Par Daphné Bétard · Le Journal des Arts

Le 27 juillet 2007 - 1648 mots

Adjoint au maire de Lyon, délégué à la Culture et au Patrimoine, depuis 2001, Patrice Béghain (PS) a été, de 1983 à 1996, directeur régional des Affaires culturelles (Rhône-Alpes, Midi-Pyrénées et Franche Comté) puis conseiller technique auprès du ministre de la Culture Catherine Tasca de 2000 à 2001. Il revient sur le rôle de l’État, des villes et des régions en matière culturelle et commente l’actualité.

Quels sont les projets culturels de la ville de Lyon ?
À partir du mois d’avril, nous lançons un ensemble de manifestations consacrées au XIXe siècle. Toutes les institutions de la ville vont y participer : le Musée des beaux-arts, les archives municipales, la bibliothèque, le Musée de l’imprimerie, ainsi que le Musée Gadagne qui va bientôt rouvrir. En travaux depuis la fin des années 1990, il abrite le Musée historique de la ville, en passe d’être entièrement rénové, et le Musée de la marionnette. Quant à l’École nationale des beaux-arts de Lyon, elle fête cette année son bicentenaire. Actuellement perdue sur les pentes de la Croix-Rousse, elle va s’installer d’ici à mars aux Subsistances, où se trouve déjà un pôle de création artistique, lieu de référence de la création contemporaine et des arts du spectacle. L’École nationale des beaux-arts va trouver une nouvelle visibilité. L’idée est de voir comment un établissement de formation dans le domaine des arts visuels et plastiques et une structure davantage tournée vers les arts de la scène vont pouvoir, par rencontres, par frottements, travailler ensemble, sans, bien sûr perdre leur identité. Il n’y aura aucune confusion des genres. Dans le même secteur, nous avons aussi un autre projet concernant la musique contemporaine, mais ce serait pour le prochain mandat. Le centre de la création musicale de Lyon, le Grame, pourrait être installé dans un nouveau lieu juste en face des Subsistances ; nous aurions alors sur les deux rives de la Saône un ensemble dédié à l’art et de la création. Avec l’École nationale des beaux-arts, la Biennale de Lyon (en septembre), le Musée d’art contemporain, mais aussi La Salle de bains ou la BF15 – qui vont tous deux bénéficier de nouveaux locaux –, nous avons pour ambition de créer un pôle qui, après Paris, serait le second en France consacré à l’art contemporain.
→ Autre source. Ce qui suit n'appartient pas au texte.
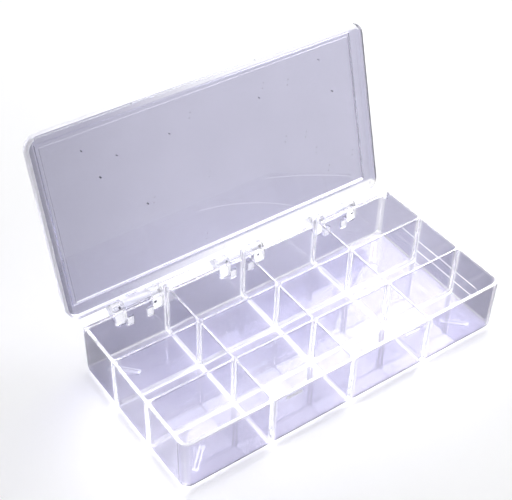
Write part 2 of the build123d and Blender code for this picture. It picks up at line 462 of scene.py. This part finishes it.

Dans ce paysage artistique que vous souhaitez de plus en plus cohérent, quelle place accordez-vous au futur Musée des Confluences, projet du Conseil général, qui n’est, semble-t-il, pas réellement apprécié par la municipalité ?
Ce musée, davantage tourné vers des questions de société et de civilisation, est une sorte de nouveau Musée de l’homme dont l’architecture va un peu décoiffer ! Le choix qui a été fait [l’agence d’architectes autrichiens Coop Himmel(B)lau] est un groupe d’architectes qui, volontairement, ont choisi la décontextualisation de leur projet, sans chercher à s’insérer dans le paysage. Lorsqu’on vient de l’autoroute A7, on aperçoit progressivement la silhouette de la ville de Lyon, avec Fourvière au loin. Bientôt, on ne verra plus que le Musée des Confluences. Je suis pour l’audace en architecture, mais, peut-être fallait-il un projet plus en harmonie avec l’entrée de Lyon… L’essentiel est qu’il s’agit d’un beau projet, qui attirera du monde. C’est tout à fait bénéfique pour l’ensemble des musées de Lyon.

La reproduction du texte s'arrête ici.